Interview with Mark Jerrum

60 Years of Computer Science & AI @ Edinburgh - Interview with Mark Jerrum

Milner Lectures

The Milner Lecture was endowed by the late and much-missed Robin Milner when he left Edinburgh for Cambridge, and is for a public lecture by someone outside Edinburgh who is doing "excellent theoretical work with a perceived application to practice". In this year of celebration, our speakers are asked to set their work in the context of the history of theoretical computer science at Edinburgh.

As part of the celebrations of 60 years of Computer Science and Artificial Intelligence at Edinburgh, the Laboratory for Foundations of Computer Science held a special series of three Milner Lectures given by former members of LFCS.
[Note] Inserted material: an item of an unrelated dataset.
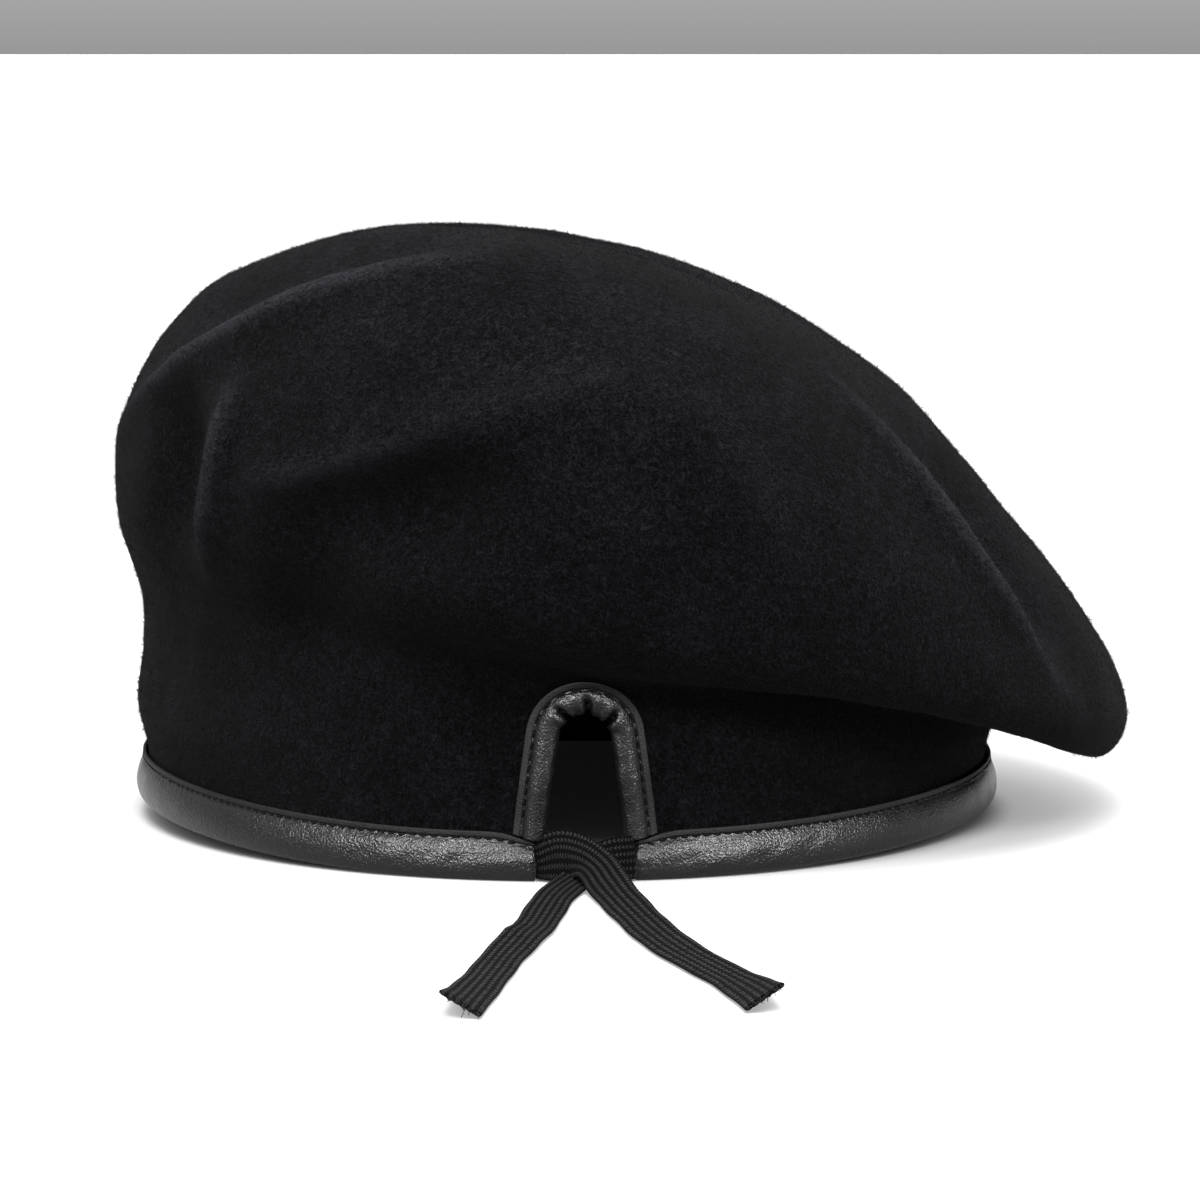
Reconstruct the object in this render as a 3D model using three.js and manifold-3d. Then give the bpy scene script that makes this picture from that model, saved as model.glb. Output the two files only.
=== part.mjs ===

Title: The computation complexity of counting problems: a personal perspective

Lecture abstract

Deciding on Edinburgh as the place to study for a PhD was indeed a fortuitous choice in 1978. The theory of NP-completeness for decision problems had been introduced seven or so years earlier. Leslie Valiant was now initiating the study of the complexity theory of counting problems, introducing a counting analogue, #P, of NP. Early on, Valiant had shown that the permanent of a 0,1-matrix (syntactically similar to the determinant, but with all terms having positive sign) is complete for the complexity class #P, and hence computationally intractable, assuming P ≠ #P. Valiant asked whether the permanent is efficiently approximable within specified relative error. This must have been a great question, as it kept some of us busy for the next two decades! More generally, the complexity of counting problems has remained a fruitful line of study for 45 years now, and is currently in one of its periodic bursts of intense activity. Gaining motivation and ideas from theoretical computer science, probability theory, statistical physics and combinatorics, this field of study is remarkably interdisciplinary. I'll aim to convey the flavour of this research area, what is known, and what we would like to know.

Speaker's bio

Mark Jerrum commenced postgraduate studies at Edinburgh University in 1978, in what was then the Department of Computer Science. Guided by Leslie Valiant, he graduated with a PhD in 1981. Like many people, he became attached to the city, and remained in the department, rising through the ranks, until leaving for London in 2006. Since then, he has worked in the School of Mathematical Sciences at Queen Mary, University of London. The formative years at Edinburgh provided a wonderful foundation for his subsequent research career. The common theme all along has been the study of the computational complexity of counting problems, including weighted counting problems as exemplified by partition functions (in physics) and generating functions (in combinatorics). Far from being restrictive, this research theme has allowed (indeed, compelled) him to explore topics in combinatorics, stochastic processes, and statistical physics, in addition to theoretical computer science. Models in statistical physics, constraint satisfaction problems and graph polynomials provide a rich source of motivating examples. He enjoys making use of what London has to offer, but also escaping for walks away from the city.